Performance Comparison of Hot-Deck Imputation, K-Nearest Neighbor Imputation, and Predictive Mean Matching in Missing Value Handling, Case Study: March 2019 SUSENAS Kor Dataset
Keywords:Missing value, Hot-Deck Imputation, KNNI, PMM, comparison
Missing value can cause bias and makes the dataset not represent the actual situation. The selection of methods for handling missing values is important because it will affect the estimated value generated. Therefore, this study aims to compare three imputation methods to handle missing values—Hot-Deck Imputation, K-Nearest Neighbor Imputation (KNNI), and Predictive Mean Matching (PMM). The difference in the way the three methods work causes the estimation results to be different. The criteria used to compare the three methods are the Root Mean Squared Error (RMSE), Unsupervised Classification Error (UCE), Supervised Classification Error (SCE), and the time used to run the algorithm.
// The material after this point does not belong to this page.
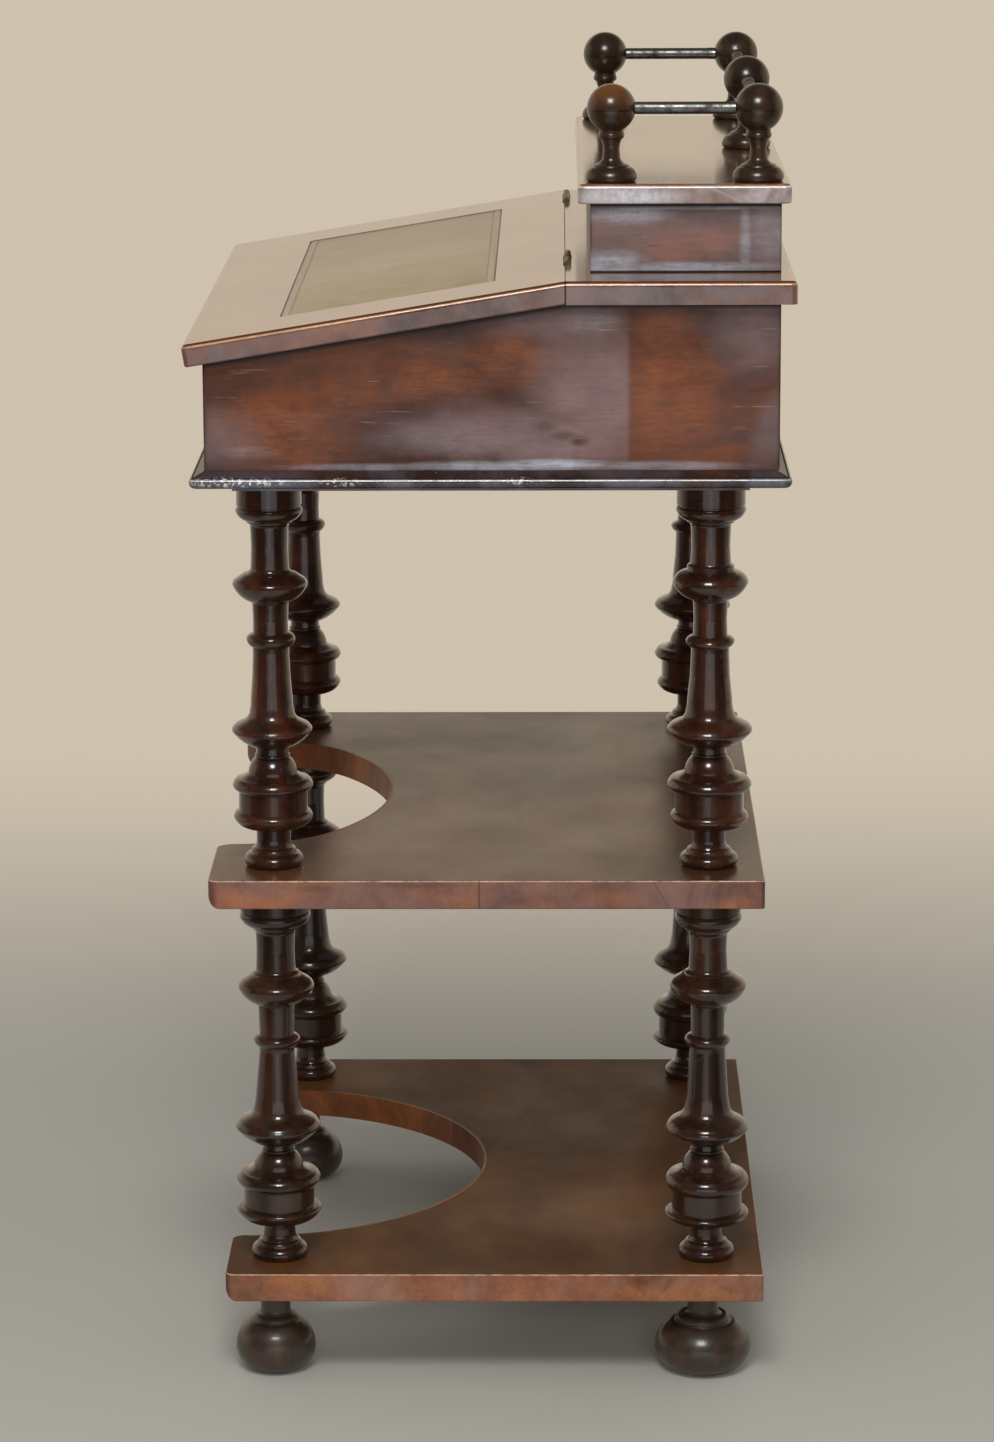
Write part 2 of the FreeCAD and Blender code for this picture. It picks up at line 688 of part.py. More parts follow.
def make_shelf(shelf, under):
    """A shelf with a knee cut-out, a rounded lower front edge and a veneer band in the cut-out."""
    front = dim[f"{shelf}ShelfFront"]
    back = dim[f"{shelf}ShelfBack"]
    half = dim[f"{shelf}ShelfHalfWidth"]
    body = new_body(f"{shelf}_shelf")
    outline = new_sketch(body, "XY_Plane", "outline")
    draw_path(outline, rounded_rectangle(half, front, back, dim["shelfFrontCorner"], dim["shelfRearCorner"]))
    pad(body, outline, dim["shelfThickness"])
    soften(
        body, "arrises", dim["shelfArris"],
        lambda box: lies_at(box.ZMin, box.ZMax, 0) or lies_at(box.ZMin, box.ZMax, dim["shelfThickness"]))

    nose = new_sketch(body, "YZ_Plane", "nose")
    radius = dim["shelfNoseRadius"]
    draw_path(nose, [(front, radius, radius), (front + radius, 0, 0), (front, 0, 0)])
    pocket(body, nose, half * 2, symmetric=True)

    cutout = new_sketch(body, "XY_Plane", "cutout")
    draw_path(cutout, arch_outline(shelf, as_size(0), mouth_corners(shelf)))
    pocket(body, cutout, backwards=True)

    band_end = front + dim[f"{shelf}MouthRadius"] + dim["bandingEndGap"]
    outer = dim[f"{shelf}ArchHalfWidth"] + dim["bandingThickness"]
    outer_ends = [(-outer, band_end, 0), (outer, band_end, 0)]
    groove = new_sketch(body, "XY_Plane", "banding_seat")
    draw_path(groove, arch_outline(shelf, dim["bandingThickness"], outer_ends))
    pocket(body, groove, backwards=True)

    if shelf == "middle":
        holes = new_sketch(body, "XY_Plane", "spigot_holes")
        draw_circles(holes, [(x, y, hole_radius) for x, y in column_places.values()])
        pocket(body, holes, backwards=True)
    else:
        mortises = new_sketch(body, "XY_Plane", "foot_mortises")
        draw_circles(mortises, [(x, y, hole_radius) for x, y in foot_places.values()])
        pocket(body, mortises, dim["blindMortiseDepth"], backwards=True)
        mortises = new_sketch(body, "XY_Plane", "column_mortises", dim["shelfThickness"])
        draw_circles(mortises, [(x, y, hole_radius) for x, y in column_places.values()])
        pocket(body, mortises, dim["blindMortiseDepth"])
    place(body, z=under)

    banding = new_body(f"{shelf}_shelf_cutout_banding")
    strip = new_sketch(banding, "XY_Plane", "strip")
    draw_path(strip, arch_outline(shelf, dim["bandingThickness"], outer_ends))
    pad(banding, strip, dim["shelfThickness"])
    inner = new_sketch(banding, "XY_Plane", "inner")
    draw_path(inner, arch_outline(shelf, as_size(0), mouth_corners(shelf)))
    pocket(banding, inner, backwards=True)
    place(banding, z=under)


def make_base():
    """The pad under the case and the base board with its bullnose edge and sloped upper face."""
    pad_board = board(
        "sub_base_board",
        (-dim["subBaseHalfWidth"], dim["subBaseFront"], sub_base_under),
        (dim["subBaseHalfWidth"], dim["subBaseBack"], base_under))
    holes = new_sketch(pad_board, "XY_Plane", "spigot_holes")
    draw_circles(holes, [(x, y, hole_radius) for x, y in column_places.values()])
    pocket(pad_board, holes, backwards=True)

    body = new_body("base_board")
    half, front, back, corner = (dim[name] for name in ("topHalfWidth", "baseFront", "baseBack", "baseCorner"))
    nose = new_sketch(body, "XY_Plane", "nose")
    draw_path(nose, rounded_rectangle(half, front, back, corner, corner))
    pad(body, nose, dim["noseThickness"])
    soften(body, "nose_under", dim["noseBottomRadius"], lambda box: lies_at(box.ZMin, box.ZMax, 0))
    top = dim["noseThickness"]
    soften(body, "nose_over", dim["noseTopRadius"], lambda box: lies_at(box.ZMin, box.ZMax, top))

    sections = []
    steps = (
        (dim["noseTopRadius"], corner - dim["noseTopRadius"], top),
        (dim["baseSlopeInset"], dim["baseSlopeCorner"], base_thickness),
    )
    for number, (inset, radius, level) in enumerate(steps):
        section = new_sketch(body, "XY_Plane", f"slope{number}", level)
        draw_path(section, rounded_rectangle(half - inset, front + inset, back - inset, radius, radius))
        sections.append(section)
    loft = body.newObject("PartDesign::AdditiveLoft", "base_board_slope")
    loft.Profile = sections[0]
    loft.Sections = sections[1:]
    loft.Ruled = True

    sockets = new_sketch(body, "XY_Plane", "spigot_sockets")
    draw_circles(sockets, [(x, y, hole_radius) for x, y in column_places.values()])
    pocket(body, sockets, dim["baseSocketDepth"], backwards=True)
    place(body, z=base_under)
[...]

This study uses two pieces of analysis, comparison analysis, and scoring analysis. The comparative analysis applying a simulation that pays attention to the mechanism of missing value. The mechanism of the missing value used in the simulation is Missing Completely at Random (MCAR), Missing at Random (MAR), and Missing Not at Random (MNAR). Then, scoring analysis aims to narrow down the results of comparative analysis by giving a score on the results of the imputation of the three methods. The result suggests Hot-Deck Imputation is the most excellent in dealing with a missing value based on the score.